> Problem details: Transcribe only the lines of the listing below from the one holding "stemStart, bowlStart, purpleLacquer));" through the one holding "zip(*points))), Vector(map(max, zip(*points)))", inclusive, without any change.

> Information provided:
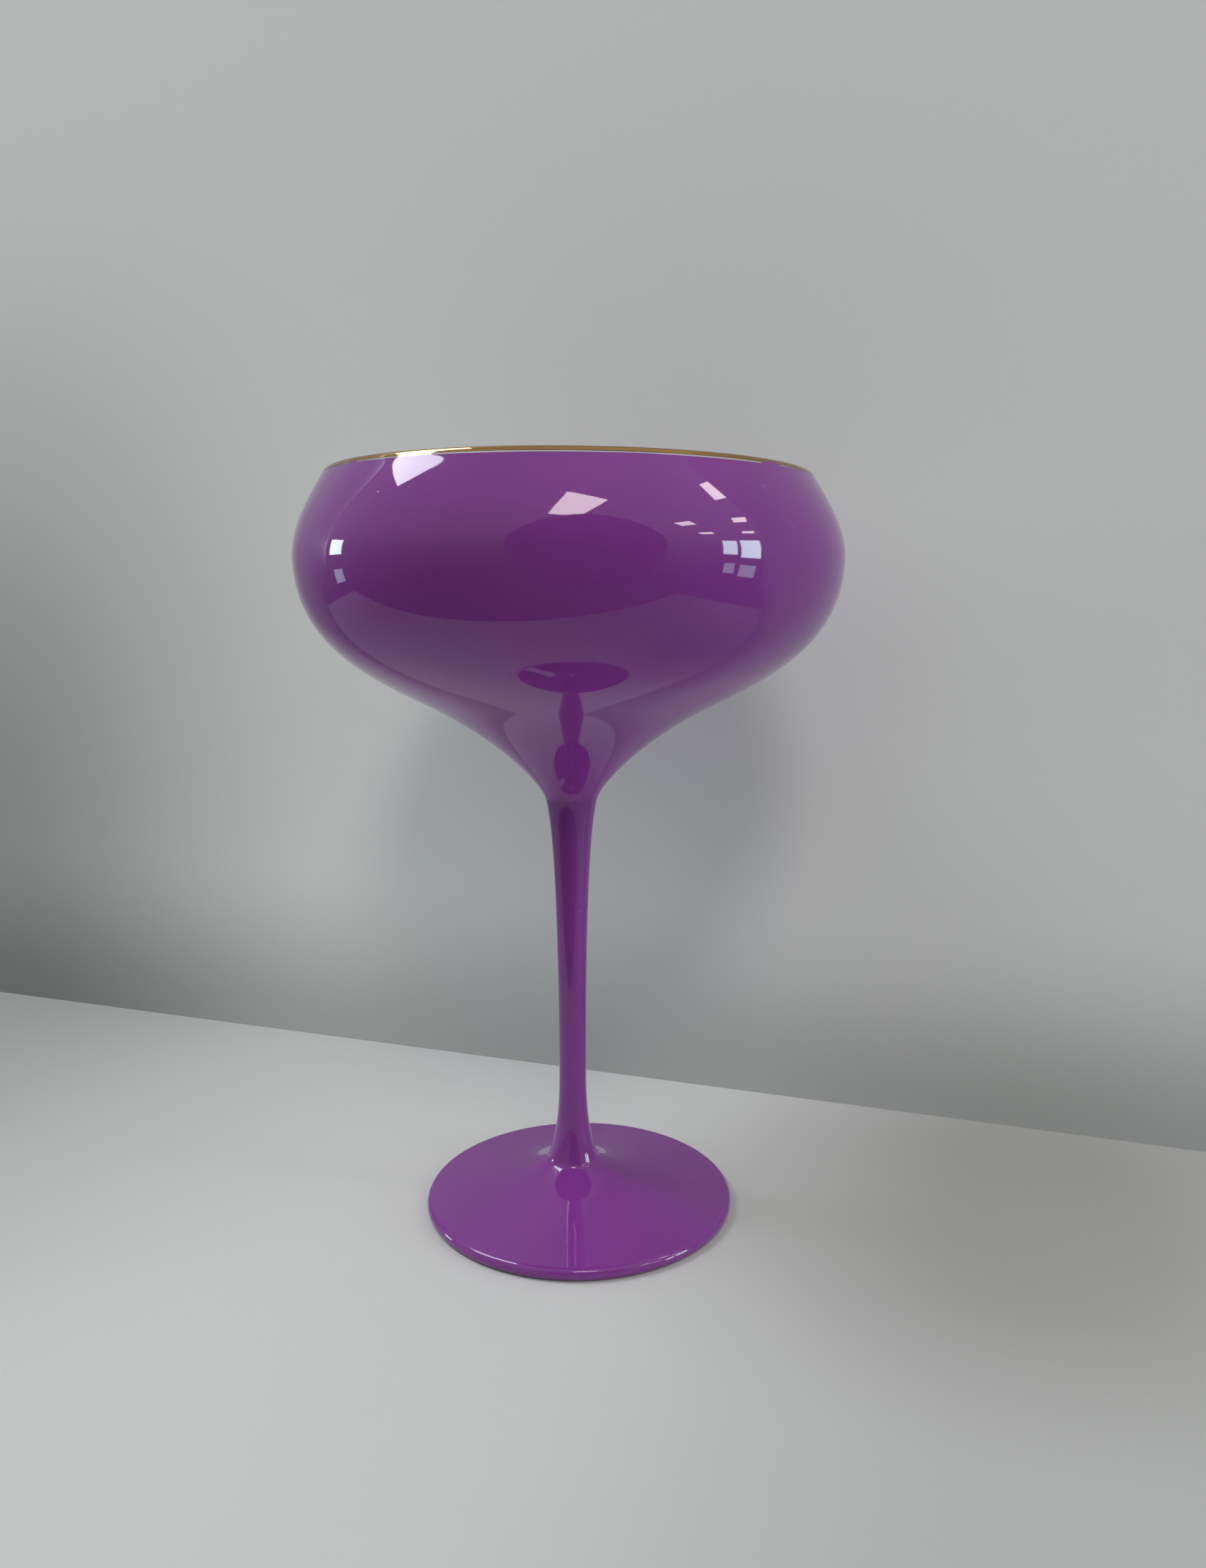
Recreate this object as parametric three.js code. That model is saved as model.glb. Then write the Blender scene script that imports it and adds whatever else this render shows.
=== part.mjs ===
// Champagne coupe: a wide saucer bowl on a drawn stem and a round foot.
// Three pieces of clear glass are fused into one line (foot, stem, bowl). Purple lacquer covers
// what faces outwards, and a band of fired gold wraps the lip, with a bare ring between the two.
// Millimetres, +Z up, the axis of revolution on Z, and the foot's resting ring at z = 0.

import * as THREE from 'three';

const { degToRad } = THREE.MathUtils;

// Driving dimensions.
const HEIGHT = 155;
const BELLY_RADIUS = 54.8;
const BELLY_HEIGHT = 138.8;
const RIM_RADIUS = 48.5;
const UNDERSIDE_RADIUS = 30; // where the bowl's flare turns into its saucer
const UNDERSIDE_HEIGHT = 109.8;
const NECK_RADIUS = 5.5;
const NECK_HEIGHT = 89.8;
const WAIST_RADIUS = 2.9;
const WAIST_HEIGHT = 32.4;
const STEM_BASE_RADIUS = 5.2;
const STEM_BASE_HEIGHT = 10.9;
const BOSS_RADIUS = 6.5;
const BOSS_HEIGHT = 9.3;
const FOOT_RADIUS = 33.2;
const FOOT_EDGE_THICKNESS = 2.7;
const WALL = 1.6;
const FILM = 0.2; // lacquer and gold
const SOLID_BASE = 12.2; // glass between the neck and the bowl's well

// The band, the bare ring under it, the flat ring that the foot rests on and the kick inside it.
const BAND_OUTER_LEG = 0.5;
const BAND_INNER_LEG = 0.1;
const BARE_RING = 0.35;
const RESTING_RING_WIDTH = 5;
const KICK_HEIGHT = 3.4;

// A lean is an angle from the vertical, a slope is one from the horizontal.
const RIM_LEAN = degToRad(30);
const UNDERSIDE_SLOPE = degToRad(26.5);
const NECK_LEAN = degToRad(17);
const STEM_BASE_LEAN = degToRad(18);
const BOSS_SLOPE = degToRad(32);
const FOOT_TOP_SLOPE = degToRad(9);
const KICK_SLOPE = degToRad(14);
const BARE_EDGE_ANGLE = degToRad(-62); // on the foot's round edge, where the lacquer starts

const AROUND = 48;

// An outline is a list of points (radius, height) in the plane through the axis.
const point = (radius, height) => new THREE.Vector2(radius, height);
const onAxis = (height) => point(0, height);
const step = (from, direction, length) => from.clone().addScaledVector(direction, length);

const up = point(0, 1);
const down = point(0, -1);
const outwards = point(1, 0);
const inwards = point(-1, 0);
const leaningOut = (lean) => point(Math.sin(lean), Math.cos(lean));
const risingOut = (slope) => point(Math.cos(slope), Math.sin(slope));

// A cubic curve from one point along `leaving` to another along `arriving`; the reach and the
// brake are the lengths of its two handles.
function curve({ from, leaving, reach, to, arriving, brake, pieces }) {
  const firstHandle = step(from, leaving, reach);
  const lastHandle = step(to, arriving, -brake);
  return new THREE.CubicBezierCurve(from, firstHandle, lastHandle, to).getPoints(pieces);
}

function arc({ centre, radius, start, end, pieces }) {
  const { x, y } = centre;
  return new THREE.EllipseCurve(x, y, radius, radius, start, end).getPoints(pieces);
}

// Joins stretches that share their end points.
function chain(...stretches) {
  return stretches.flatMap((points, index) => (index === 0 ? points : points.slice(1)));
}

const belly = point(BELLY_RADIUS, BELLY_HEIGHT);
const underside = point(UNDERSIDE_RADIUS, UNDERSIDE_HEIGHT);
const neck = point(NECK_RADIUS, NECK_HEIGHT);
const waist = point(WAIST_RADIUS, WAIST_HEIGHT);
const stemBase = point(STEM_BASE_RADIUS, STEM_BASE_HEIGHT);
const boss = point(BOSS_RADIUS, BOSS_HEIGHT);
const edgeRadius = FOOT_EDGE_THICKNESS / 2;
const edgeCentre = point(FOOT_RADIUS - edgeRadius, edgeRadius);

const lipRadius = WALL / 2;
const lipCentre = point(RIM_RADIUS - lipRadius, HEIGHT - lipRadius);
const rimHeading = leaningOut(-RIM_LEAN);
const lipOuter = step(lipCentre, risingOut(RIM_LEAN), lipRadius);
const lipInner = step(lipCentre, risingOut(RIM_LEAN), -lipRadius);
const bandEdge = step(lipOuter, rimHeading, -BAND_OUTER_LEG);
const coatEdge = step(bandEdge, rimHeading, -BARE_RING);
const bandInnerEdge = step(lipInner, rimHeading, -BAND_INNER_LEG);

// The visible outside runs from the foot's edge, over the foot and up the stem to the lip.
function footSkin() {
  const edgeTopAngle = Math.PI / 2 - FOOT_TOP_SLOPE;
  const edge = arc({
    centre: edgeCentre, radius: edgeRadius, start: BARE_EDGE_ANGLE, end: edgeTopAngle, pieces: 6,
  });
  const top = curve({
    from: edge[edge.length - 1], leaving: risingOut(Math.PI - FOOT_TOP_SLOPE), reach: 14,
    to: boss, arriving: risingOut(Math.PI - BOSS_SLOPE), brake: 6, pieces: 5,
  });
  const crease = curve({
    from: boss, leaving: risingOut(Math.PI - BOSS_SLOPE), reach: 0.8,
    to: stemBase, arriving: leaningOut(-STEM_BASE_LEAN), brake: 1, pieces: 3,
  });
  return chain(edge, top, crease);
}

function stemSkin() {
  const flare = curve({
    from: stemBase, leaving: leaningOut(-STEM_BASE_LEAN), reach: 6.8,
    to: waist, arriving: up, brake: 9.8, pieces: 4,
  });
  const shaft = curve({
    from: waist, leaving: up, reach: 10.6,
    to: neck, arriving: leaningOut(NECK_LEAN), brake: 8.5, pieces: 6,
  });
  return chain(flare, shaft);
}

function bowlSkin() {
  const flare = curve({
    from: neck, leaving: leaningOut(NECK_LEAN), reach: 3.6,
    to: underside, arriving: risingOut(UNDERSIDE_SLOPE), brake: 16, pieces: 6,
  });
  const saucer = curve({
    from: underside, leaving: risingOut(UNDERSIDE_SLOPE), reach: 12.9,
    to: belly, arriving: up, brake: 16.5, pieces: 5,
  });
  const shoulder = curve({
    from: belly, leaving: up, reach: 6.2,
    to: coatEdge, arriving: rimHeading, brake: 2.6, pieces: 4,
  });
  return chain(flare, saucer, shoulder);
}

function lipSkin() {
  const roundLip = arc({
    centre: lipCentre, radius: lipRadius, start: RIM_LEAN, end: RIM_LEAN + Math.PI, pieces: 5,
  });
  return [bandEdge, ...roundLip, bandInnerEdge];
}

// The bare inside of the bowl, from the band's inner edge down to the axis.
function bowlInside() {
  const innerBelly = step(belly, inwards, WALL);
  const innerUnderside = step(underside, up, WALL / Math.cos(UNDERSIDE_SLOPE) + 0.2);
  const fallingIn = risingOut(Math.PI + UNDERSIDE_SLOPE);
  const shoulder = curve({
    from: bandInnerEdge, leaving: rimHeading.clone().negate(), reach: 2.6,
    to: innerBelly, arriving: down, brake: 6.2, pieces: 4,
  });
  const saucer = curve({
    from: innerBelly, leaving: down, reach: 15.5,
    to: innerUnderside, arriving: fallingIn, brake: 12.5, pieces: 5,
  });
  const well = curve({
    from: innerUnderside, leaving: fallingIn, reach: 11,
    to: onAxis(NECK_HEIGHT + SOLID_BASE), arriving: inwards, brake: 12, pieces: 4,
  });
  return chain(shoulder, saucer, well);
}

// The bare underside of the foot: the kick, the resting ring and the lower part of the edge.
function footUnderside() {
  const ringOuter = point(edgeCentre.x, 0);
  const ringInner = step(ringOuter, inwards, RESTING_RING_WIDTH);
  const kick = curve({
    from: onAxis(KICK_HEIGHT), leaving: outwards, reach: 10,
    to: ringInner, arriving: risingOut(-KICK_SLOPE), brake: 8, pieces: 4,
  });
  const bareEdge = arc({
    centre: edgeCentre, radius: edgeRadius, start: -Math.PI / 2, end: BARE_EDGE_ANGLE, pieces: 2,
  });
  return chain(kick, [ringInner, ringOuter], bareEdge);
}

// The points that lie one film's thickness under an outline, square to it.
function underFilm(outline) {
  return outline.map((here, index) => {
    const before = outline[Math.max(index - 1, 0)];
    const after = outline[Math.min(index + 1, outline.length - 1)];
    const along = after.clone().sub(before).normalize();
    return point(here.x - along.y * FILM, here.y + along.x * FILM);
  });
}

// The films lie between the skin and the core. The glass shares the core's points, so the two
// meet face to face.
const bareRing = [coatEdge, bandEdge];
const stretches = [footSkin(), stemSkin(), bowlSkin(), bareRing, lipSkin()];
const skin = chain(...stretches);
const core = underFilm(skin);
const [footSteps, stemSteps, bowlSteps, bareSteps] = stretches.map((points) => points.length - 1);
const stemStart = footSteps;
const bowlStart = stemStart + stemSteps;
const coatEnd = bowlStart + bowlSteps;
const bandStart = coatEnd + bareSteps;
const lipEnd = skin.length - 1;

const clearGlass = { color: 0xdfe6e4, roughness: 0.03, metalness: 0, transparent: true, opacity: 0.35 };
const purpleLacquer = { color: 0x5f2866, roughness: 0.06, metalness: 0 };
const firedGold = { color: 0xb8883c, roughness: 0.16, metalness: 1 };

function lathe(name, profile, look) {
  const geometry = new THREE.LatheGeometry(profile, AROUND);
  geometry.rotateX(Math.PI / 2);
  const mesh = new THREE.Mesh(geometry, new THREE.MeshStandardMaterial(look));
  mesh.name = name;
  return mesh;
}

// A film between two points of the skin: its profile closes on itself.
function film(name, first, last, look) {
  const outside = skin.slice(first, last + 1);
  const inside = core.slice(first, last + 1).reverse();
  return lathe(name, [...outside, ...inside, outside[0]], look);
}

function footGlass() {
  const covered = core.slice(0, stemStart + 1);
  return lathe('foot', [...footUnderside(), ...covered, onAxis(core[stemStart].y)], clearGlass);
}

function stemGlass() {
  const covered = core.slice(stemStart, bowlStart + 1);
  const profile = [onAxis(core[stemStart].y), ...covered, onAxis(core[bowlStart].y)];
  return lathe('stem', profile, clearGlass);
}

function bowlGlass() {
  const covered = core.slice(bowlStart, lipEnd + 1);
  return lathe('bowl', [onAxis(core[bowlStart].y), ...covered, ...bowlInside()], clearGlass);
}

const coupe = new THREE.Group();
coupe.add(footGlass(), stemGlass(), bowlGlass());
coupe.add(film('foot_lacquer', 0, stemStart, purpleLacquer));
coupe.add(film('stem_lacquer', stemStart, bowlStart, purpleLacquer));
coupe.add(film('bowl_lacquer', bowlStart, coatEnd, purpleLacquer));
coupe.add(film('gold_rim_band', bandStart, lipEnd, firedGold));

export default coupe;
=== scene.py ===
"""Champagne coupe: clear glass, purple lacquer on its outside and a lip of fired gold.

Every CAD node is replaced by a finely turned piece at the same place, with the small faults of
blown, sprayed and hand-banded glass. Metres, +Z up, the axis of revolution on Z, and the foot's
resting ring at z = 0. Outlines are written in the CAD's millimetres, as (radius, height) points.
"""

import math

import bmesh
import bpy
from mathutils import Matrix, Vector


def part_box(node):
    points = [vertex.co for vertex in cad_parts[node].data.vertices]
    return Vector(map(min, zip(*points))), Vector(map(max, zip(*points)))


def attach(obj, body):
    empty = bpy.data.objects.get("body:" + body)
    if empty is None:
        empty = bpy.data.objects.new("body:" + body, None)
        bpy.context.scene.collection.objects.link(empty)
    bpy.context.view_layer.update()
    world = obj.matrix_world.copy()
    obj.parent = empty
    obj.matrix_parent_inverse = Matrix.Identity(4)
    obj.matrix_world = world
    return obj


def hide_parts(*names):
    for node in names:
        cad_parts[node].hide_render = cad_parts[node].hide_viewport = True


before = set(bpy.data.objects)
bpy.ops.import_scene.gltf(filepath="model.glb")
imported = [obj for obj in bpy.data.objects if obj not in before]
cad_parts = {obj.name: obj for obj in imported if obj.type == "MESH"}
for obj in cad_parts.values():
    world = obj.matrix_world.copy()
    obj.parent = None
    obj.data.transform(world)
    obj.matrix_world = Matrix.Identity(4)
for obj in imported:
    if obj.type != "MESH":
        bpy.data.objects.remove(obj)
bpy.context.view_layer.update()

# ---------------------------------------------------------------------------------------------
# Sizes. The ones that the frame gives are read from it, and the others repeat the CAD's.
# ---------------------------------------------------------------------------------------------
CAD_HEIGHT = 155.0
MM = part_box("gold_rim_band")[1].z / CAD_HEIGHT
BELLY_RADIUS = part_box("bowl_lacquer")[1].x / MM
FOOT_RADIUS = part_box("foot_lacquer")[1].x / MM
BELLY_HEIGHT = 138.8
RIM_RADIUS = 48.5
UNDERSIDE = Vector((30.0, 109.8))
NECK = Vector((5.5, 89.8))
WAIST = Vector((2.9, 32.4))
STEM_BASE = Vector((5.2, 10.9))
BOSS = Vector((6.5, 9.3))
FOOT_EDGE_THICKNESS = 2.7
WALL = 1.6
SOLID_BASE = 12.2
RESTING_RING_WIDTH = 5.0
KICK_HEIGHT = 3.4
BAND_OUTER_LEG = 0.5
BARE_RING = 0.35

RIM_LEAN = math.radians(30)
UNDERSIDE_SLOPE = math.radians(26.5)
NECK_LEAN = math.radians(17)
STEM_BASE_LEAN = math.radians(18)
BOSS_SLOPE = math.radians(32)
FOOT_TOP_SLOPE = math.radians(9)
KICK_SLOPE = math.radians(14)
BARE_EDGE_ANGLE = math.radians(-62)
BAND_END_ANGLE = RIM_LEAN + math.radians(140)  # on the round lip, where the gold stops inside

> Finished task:
coupe.add(film('stem_lacquer', stemStart, bowlStart, purpleLacquer));
coupe.add(film('bowl_lacquer', bowlStart, coatEnd, purpleLacquer));
coupe.add(film('gold_rim_band', bandStart, lipEnd, firedGold));

export default coupe;
=== scene.py ===
"""Champagne coupe: clear glass, purple lacquer on its outside and a lip of fired gold.

Every CAD node is replaced by a finely turned piece at the same place, with the small faults of
blown, sprayed and hand-banded glass. Metres, +Z up, the axis of revolution on Z, and the foot's
resting ring at z = 0. Outlines are written in the CAD's millimetres, as (radius, height) points.
"""

import math

import bmesh
import bpy
from mathutils import Matrix, Vector


def part_box(node):
    points = [vertex.co for vertex in cad_parts[node].data.vertices]
    return Vector(map(min, zip(*points))), Vector(map(max, zip(*points)))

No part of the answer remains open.